D’Alembert, peu de temps après la publication de son discours, fut nommé membre de l’Académie française. Vers la même époque, la réputation croissante du philosophe géomètre décida celle qui l’avait abandonné lors de sa naissance à réclamer les droits dont elle était devenue fière. Mme de Tencin, célèbre par son esprit et fort influente dans la société lettrée, lui fit savoir qu’elle était sa mère ; mais d’Alembert, la repoussant à son tour, n’en voulut jamais reconnaître d’autre que la pauvre vitrière, dont il resta jusqu’au dernier jour le fils affectueux et dévoué.

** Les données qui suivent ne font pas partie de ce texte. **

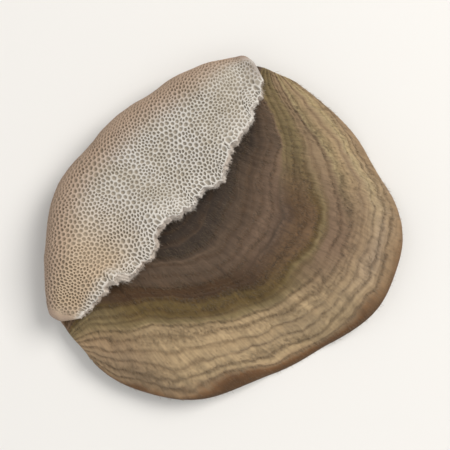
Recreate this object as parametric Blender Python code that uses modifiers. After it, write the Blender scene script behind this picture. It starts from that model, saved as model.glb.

Le roi de Prusse Frédéric, porté par une inclination naturelle vers les hommes illustres en tout genre, et jaloux surtout de s’attacher les philosophes de tous les pays, fit proposer à d’Alembert la survivance de la place de président de l’Académie de Berlin, occupée alors par Maupertuis. Malgré son refus, il lui offrit une pension de 1,200 livres qui fut acceptée avec reconnaissance et toujours régulièrement payée. Frédéric, qui voulait, suivant l’expression de Voltaire, transporter Athènes dans son cabinet, renouvela plusieurs fois ses instances pour attirer d’Alembert à Berlin. Désespérant d’y réussir, il n’en continua pas moins à entretenir avec lui une active correspondance, en lui témoignant, pendant plus de trente ans et jusqu’à sa mort, la plus amicale déférence. Les lettres de d’Alembert à Frédéric sont celles d’un ami à un ami, et le ton de courtisan qu’il y prend quelquefois ne nuit ni à la franchise de ses opinions, ni à la liberté avec laquelle il dit son sentiment sur toutes choses. D’Alembert, sans quitter Paris, devint bientôt le chef et le directeur véritable de toutes les œuvres scientifiques accomplies sous le patronage de Frédéric et comme son ambassadeur permanent auprès de la république des lettres. Chaque fois qu’une place était vacante, d’Alembert cherchait le savant le plus digne de la remplir, et, lui servant spontanément de médiateur, n’épargnait rien pour lui concilier la bienveillance de Frédéric en le recommandant, souvent même sans l’en informer, à sa générosité, toujours prête.